В раннем кино, а зачастую и теперь, для передачи точки зрения персонажа используются каше в форме замочной скважины, подзорной трубы или бинокля. Но это всего лишь знак некоторой ситуации, а не способ психологического идентифицирования субъекта с объектом.
Для создания иллюзии трёхмерности стереоскопичность необязательна. Поскольку глаз блуждает по поверхности экрана, то к экранному изображению предъявимо требование всеобщей резкости, так же как к реальному предметному миру. Переход по планам от нерезкого к резкому и наоборот служит обозначением моментального естественного переброса взгляда, и только. Глаз ведь требует резкости не от своего периферийного зрения, а лишь от точки концентрации внимания (фокуса). И зритель, имей он возможность идентифицироваться с действием или персонажами, на самом деле отвлекался бы в такие моменты для рассматривания своего поля зрения. Но тогда он ещё больше отдалился бы от возможных объектов идентификации, так как замыкался бы на собственной перцептивной системе, образуя нечто вроде ещё одного глаза внутри своего же глаза.
На самом деле этот приём – моментальный естественный переброс взгляда – интересен потому, что здесь происходит разрыв постоянной, изначально заданной зрителю идентификации с механизмом камеры.
Момент перехода от нерезкости к резкости в видимом плоском пространстве экрана, «вспышка» взгляда, точка разрыва с идентифицирующей зрителя камерой, моментальное движение человеческого глаза соответствуют моментальному экранному эффекту, производимому на него.
К моментальному эффекту мы ещё вернёмся. А теперь заметим следующее: зритель, контактируя с действительностью через посредника-камеру, переживает своего рода подчинение ей. Но здесь имеет место весьма примечательный случай обратной связи: реальность также испытывает подчиняющее влияние камеры и механизируется в ней.
Зритель в кино видит не реальную действительность, а ту, что хранится на плёнке в виде моментальных снимков, разложенная на фазы, и, поскольку плёнка – часть механизма с заданной скоростью протягивания, реальность механизируется. Другая важная особенность в том, что визир кинокамеры, через который кадр отслеживается оператором, при съёмке обладает подвижностью, а экран в зрительном зале неподвижен. Это также одна из поверхностных очевидностей кинематографа, требующая пристального внимания как источник интересных несоответствий.

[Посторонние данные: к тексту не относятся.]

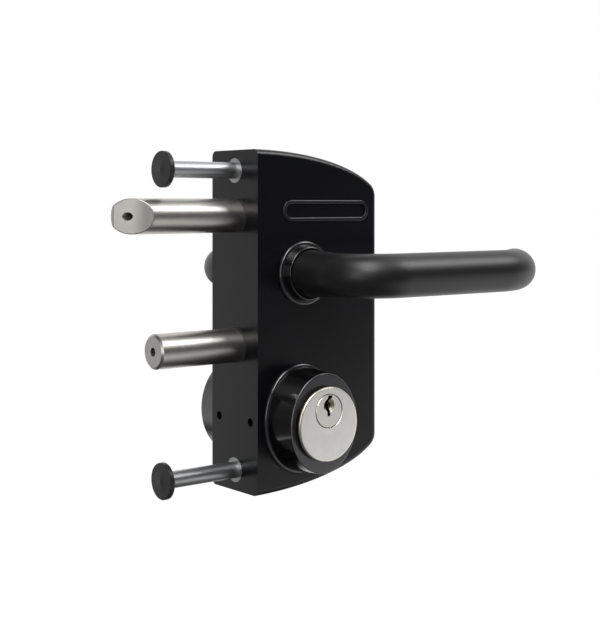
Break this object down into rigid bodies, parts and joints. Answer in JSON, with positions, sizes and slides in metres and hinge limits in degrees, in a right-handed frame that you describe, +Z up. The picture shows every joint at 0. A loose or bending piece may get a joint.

Визир кинокамеры, подвижный в подвижной среде непредсказуемой реальной жизни, преобразившись в экран и застыв на месте, заставляет реальную жизнь двигаться в тех направлениях, которые в действительности не существовали. Например, камера панорамирует вправо, и экран «наезжает» на стоящего неподвижно человека. Камера останавливается, человек быстро выходит из кадра вправо. Эффект, произведённый на зрителя, таков: человек продолжает движение камеры, и это соответствует тому, как было «в жизни». В механизированной или, иначе, экранной действительности его перемещения таковы: сначала он двигался влево (когда стоял на месте), потом – вправо. Так в данном случае создаётся иллюзия непрерывности экранного движения, хотя реальные перемещения световых пятен на плоском экране, обозначающих трёхмерное пространство естественной реальности, далеко не таковы, а подчас и противоположны.
Но как бы то ни было, зритель стремится наблюдать на экране естественную реальность, поскольку сам обладает естественной глазной системой восприятия, хотя это и невозможно, и не довольствуется рассматриванием плоских световых пятен. Значит, он оценивает предлагаемое ему зрелище с точки зрения иллюзии трёхмерного пространства, т. е. воссоздаёт в сознании действительные отношения и передвижения предметов реального мира, подсознательно корректируя неизбежные последствия экранной трансформации.
Доходит до невероятного. Когда на снятый ручной камерой подрагивающий кадр наползает бегущая строка-надпись, что мы, например, можем видеть в телетрансляциях, создаётся впечатление, что дрожит в рамке кадра надпись, а не изображение, хотя именно её пространственные координаты остаются неизменными.
Кадр, или во всяком случае, рамка кадра (ибо определить само понятие кадра у нас пока нет оснований), безусловно, является механической системой. Сейчас для нас ясны следующие его параметры: чёткая геометричность, заданная формой прямоугольника, и плоская поверхность, служащая психологическим барьером, отделяющим зрителя от зрелища. Но как мы уже видели, вполне возможно введение отношений «зритель – экран», а не «зритель – экранная реальность». То есть выделение «кадра» в самостоятельную систему, имеющую свои законы, отличные от законов восприятия и технологичности камеры, представляется не только правомерным, но и необходимым.
Концентрация внимания на плоскости экрана возможна лишь при полном исключении естественной системы из механической. Это происходит, если взаимодействуют два механизма, например, при закреплении камеры на жёстком носителе.
Идеально подходят в качестве иллюстрации сказанного два классических кадра. Первый – из фильма Фернана Леже «Механический балет», где камера установлена на качелях и мерно раскачивается вместе с ними перед зеркальной поверхностью, в отражении которой можно рассмотреть и саму качающуюся камеру, и человека, стоящего рядом с ней. Второй – из фильма Карла Теодора Дрейера «Вампир», где камера заняла место покойника в гробу.
Вторичность опознаваемого предметного мира в фильме Леже, незначительного по сравнению с приёмом, деформирующим его, и случайность отбора кадрового материала у Дрейера смещают акценты зрительского восприятия с реальности на её плоскостное изображение, лишённое всяких признаков иллюзии трёхмерного мира.
В итоге рождается своего рода пластический эквивалент абстрактного искусства без применения каких-либо кинематографических трюков для деформирования изображаемого реального мира. Более того, оказывается, что реальность охотнее поддаётся искажению, чем адекватному воспроизведению, поскольку для воссоздания реалистической картины приходится учитывать множество её «механических повреждений», ловушек, поджидающих человека, решившего нажать кнопку съёмочного аппарата и не изучившего свойства камеры-обскуры искажать и реальный мир, и зрение человека.